▶ **Work instructions**: Present the data once more in exactly its original form.

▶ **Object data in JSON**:

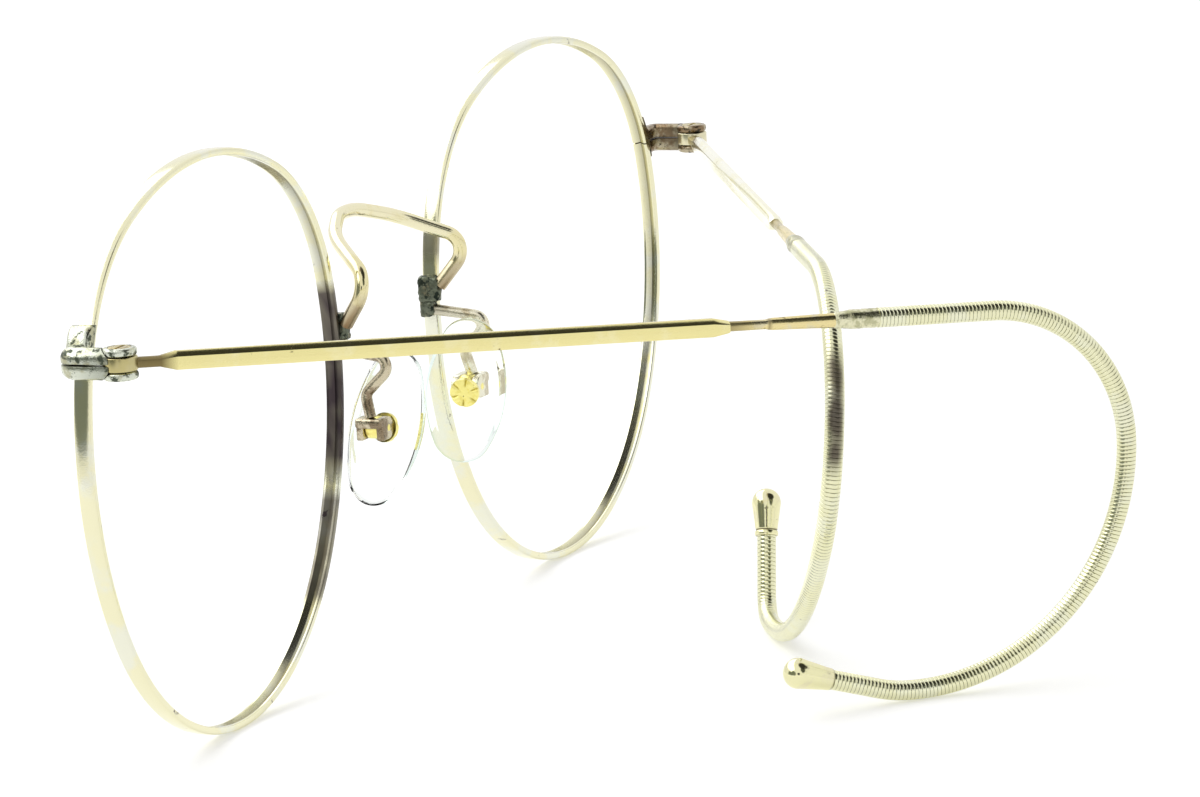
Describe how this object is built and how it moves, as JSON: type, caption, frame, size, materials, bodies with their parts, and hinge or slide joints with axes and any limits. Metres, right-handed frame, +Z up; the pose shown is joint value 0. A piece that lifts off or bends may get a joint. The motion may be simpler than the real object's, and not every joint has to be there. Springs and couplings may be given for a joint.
{
  "type": "eyeglass frame",
  "caption": "Round metal eyeglass frame with split-rim hinges, rocking nose pads on bent arms and wound cable sides that hook behind the ears.",
  "frame": {"origin": "on the table, midway between the two rims, in the middle plane of the front", "axes": "+X to the wearer's left, +Y from the front to the back, along the sides when they are open, +Z up"},
  "size_m": [0.1166, 0.0708, 0.0469],
  "materials": {
    "rim_gold": "worn rolled gold, tarnished brown inside",
    "bridge_gold": "rose-tinted worn gold with dark solder",
    "endpiece_silver": "worn through to white metal",
    "screw_brass": "dull brass",
    "arm_solder": "dark green-grey tarnish",
    "stud_brass": "yellow brass",
    "pad_clear": "clear, slightly green at the edges",
    "bar_gold": "yellow gold with a tarnished bevel",
    "cable_gold": "fine wound wire, pale gold",
    "tip_gold": "polished pale gold"
  },
  "bodies": {
    "front": {"left_rim": "rim_gold", "right_rim": "rim_gold", "bridge": "bridge_gold", "left_endpiece_upper": "endpiece_silver", "left_endpiece_lower": "endpiece_silver", "left_hinge_screw": "screw_brass", "left_pad_arm": "arm_solder", "left_pad_pin": "stud_brass", "right_endpiece_upper": "endpiece_silver", "right_endpiece_lower": "endpiece_silver", "right_hinge_screw": "screw_brass", "right_pad_arm": "arm_solder", "right_pad_pin": "stud_brass"},
    "left_side": {"left_temple_bar": "bar_gold", "left_cable_core": "cable_gold", "left_cable_winding": "cable_gold", "left_temple_tip": "tip_gold"},
    "left_nose_pad": {"left_pad_stud": "stud_brass", "left_pad": "pad_clear"},
    "right_side": {"right_temple_bar": "bar_gold", "right_cable_core": "cable_gold", "right_cable_winding": "cable_gold", "right_temple_tip": "tip_gold"},
    "right_nose_pad": {"right_pad_stud": "stud_brass", "right_pad": "pad_clear"}
  },
  "joints": [
    {"name": "left_hinge", "type": "hinge", "parent": "front", "child": "left_side", "pos_m": [0.05698, 0.0048, 0.03441], "axis": [0, 0, 1], "range_deg": [-41.5, 5]},
    {"name": "right_hinge", "type": "hinge", "parent": "front", "child": "right_side", "pos_m": [-0.05698, 0.0048, 0.03441], "axis": [0, 0, -1], "range_deg": [-59.3, 20.7]},
    {"name": "left_pad_rock", "type": "hinge", "parent": "front", "child": "left_nose_pad", "pos_m": [0.0095, 0.0027, 0.0201], "axis": [0, 1, 0], "range_deg": [-10, 10]},
    {"name": "right_pad_rock", "type": "hinge", "parent": "front", "child": "right_nose_pad", "pos_m": [-0.0095, 0.0027, 0.0201], "axis": [0, 1, 0], "range_deg": [-10, 10]}
  ]
}
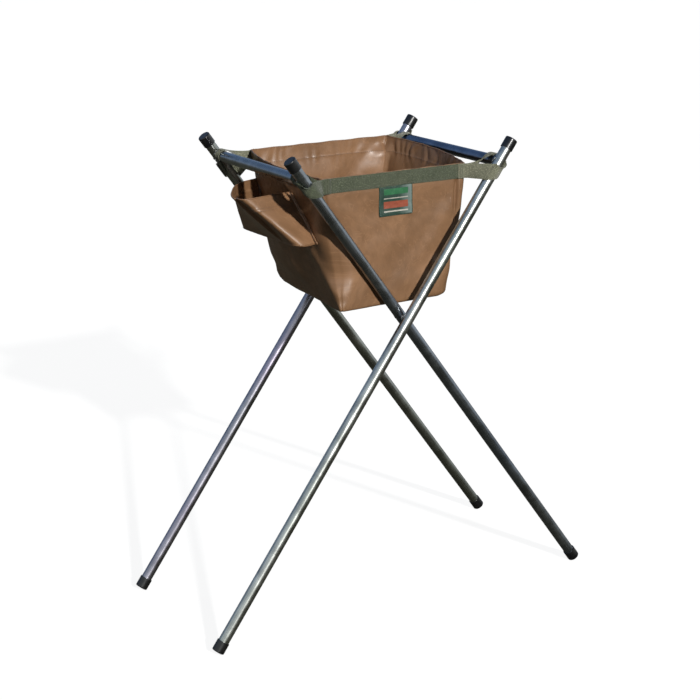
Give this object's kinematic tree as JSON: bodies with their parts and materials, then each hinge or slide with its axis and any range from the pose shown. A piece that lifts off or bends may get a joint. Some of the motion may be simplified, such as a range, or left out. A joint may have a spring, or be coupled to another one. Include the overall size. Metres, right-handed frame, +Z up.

▶ **Answer for the task**:
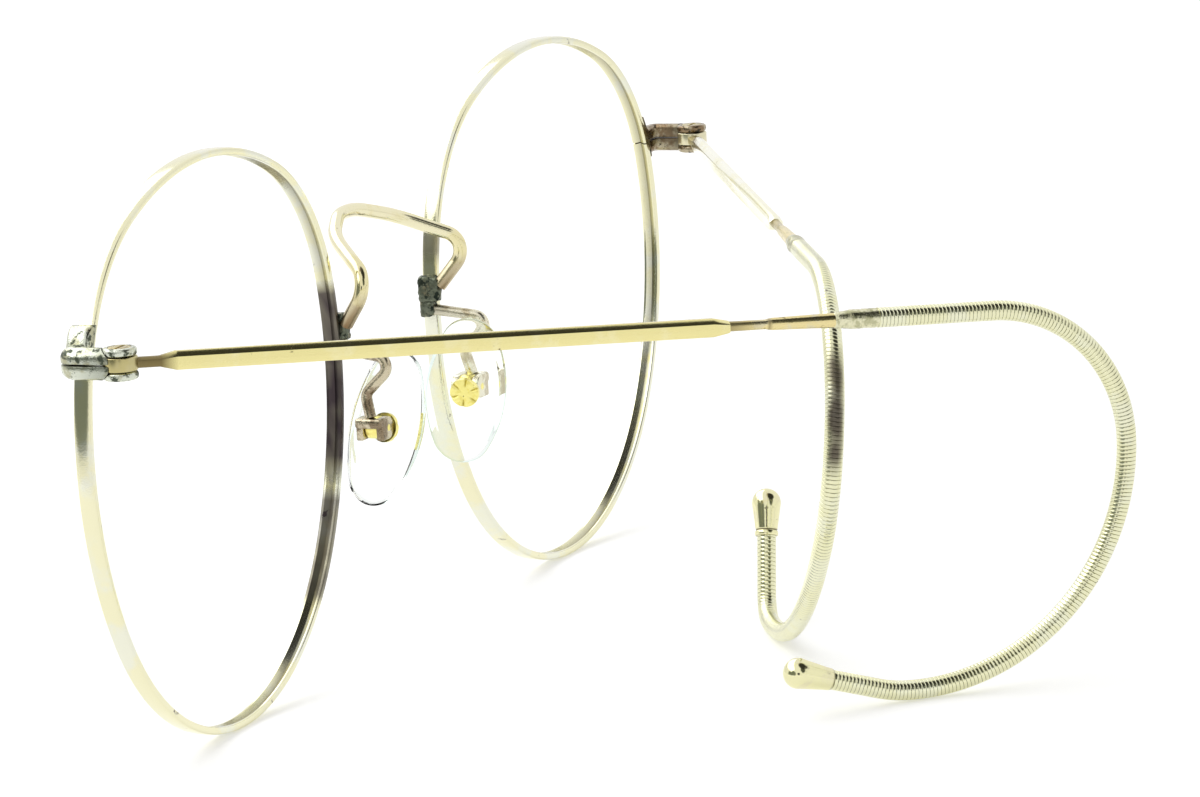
Describe how this object is built and how it moves, as JSON: type, caption, frame, size, materials, bodies with their parts, and hinge or slide joints with axes and any limits. Metres, right-handed frame, +Z up; the pose shown is joint value 0. A piece that lifts off or bends may get a joint. The motion may be simpler than the real object's, and not every joint has to be there. Springs and couplings may be given for a joint.
{
  "type": "eyeglass frame",
  "caption": "Round metal eyeglass frame with split-rim hinges, rocking nose pads on bent arms and wound cable sides that hook behind the ears.",
  "frame": {"origin": "on the table, midway between the two rims, in the middle plane of the front", "axes": "+X to the wearer's left, +Y from the front to the back, along the sides when they are open, +Z up"},
  "size_m": [0.1166, 0.0708, 0.0469],
  "materials": {
    "rim_gold": "worn rolled gold, tarnished brown inside",
    "bridge_gold": "rose-tinted worn gold with dark solder",
    "endpiece_silver": "worn through to white metal",
    "screw_brass": "dull brass",
    "arm_solder": "dark green-grey tarnish",
    "stud_brass": "yellow brass",
    "pad_clear": "clear, slightly green at the edges",
    "bar_gold": "yellow gold with a tarnished bevel",
    "cable_gold": "fine wound wire, pale gold",
    "tip_gold": "polished pale gold"
  },
  "bodies": {
    "front": {"left_rim": "rim_gold", "right_rim": "rim_gold", "bridge": "bridge_gold", "left_endpiece_upper": "endpiece_silver", "left_endpiece_lower": "endpiece_silver", "left_hinge_screw": "screw_brass", "left_pad_arm": "arm_solder", "left_pad_pin": "stud_brass", "right_endpiece_upper": "endpiece_silver", "right_endpiece_lower": "endpiece_silver", "right_hinge_screw": "screw_brass", "right_pad_arm": "arm_solder", "right_pad_pin": "stud_brass"},
    "left_side": {"left_temple_bar": "bar_gold", "left_cable_core": "cable_gold", "left_cable_winding": "cable_gold", "left_temple_tip": "tip_gold"},
    "left_nose_pad": {"left_pad_stud": "stud_brass", "left_pad": "pad_clear"},
    "right_side": {"right_temple_bar": "bar_gold", "right_cable_core": "cable_gold", "right_cable_winding": "cable_gold", "right_temple_tip": "tip_gold"},
    "right_nose_pad": {"right_pad_stud": "stud_brass", "right_pad": "pad_clear"}
  },
  "joints": [
    {"name": "left_hinge", "type": "hinge", "parent": "front", "child": "left_side", "pos_m": [0.05698, 0.0048, 0.03441], "axis": [0, 0, 1], "range_deg": [-41.5, 5]},
    {"name": "right_hinge", "type": "hinge", "parent": "front", "child": "right_side", "pos_m": [-0.05698, 0.0048, 0.03441], "axis": [0, 0, -1], "range_deg": [-59.3, 20.7]},
    {"name": "left_pad_rock", "type": "hinge", "parent": "front", "child": "left_nose_pad", "pos_m": [0.0095, 0.0027, 0.0201], "axis": [0, 1, 0], "range_deg": [-10, 10]},
    {"name": "right_pad_rock", "type": "hinge", "parent": "front", "child": "right_nose_pad", "pos_m": [-0.0095, 0.0027, 0.0201], "axis": [0, 1, 0], "range_deg": [-10, 10]}
  ]
}
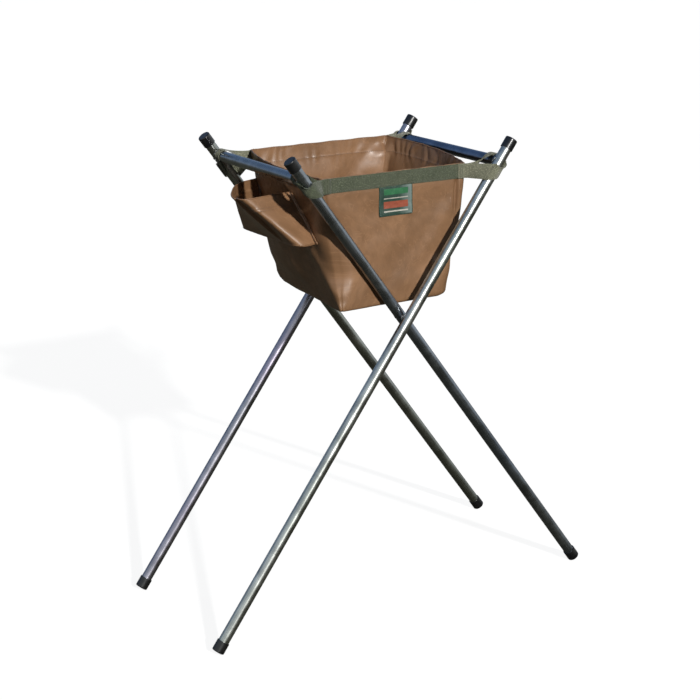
Give this object's kinematic tree as JSON: bodies with their parts and materials, then each hinge or slide with its axis and any range from the pose shown. A piece that lifts off or bends may get a joint. Some of the motion may be simplified, such as a range, or left out. A joint may have a spring, or be coupled to another one. Include the overall size. Metres, right-handed frame, +Z up.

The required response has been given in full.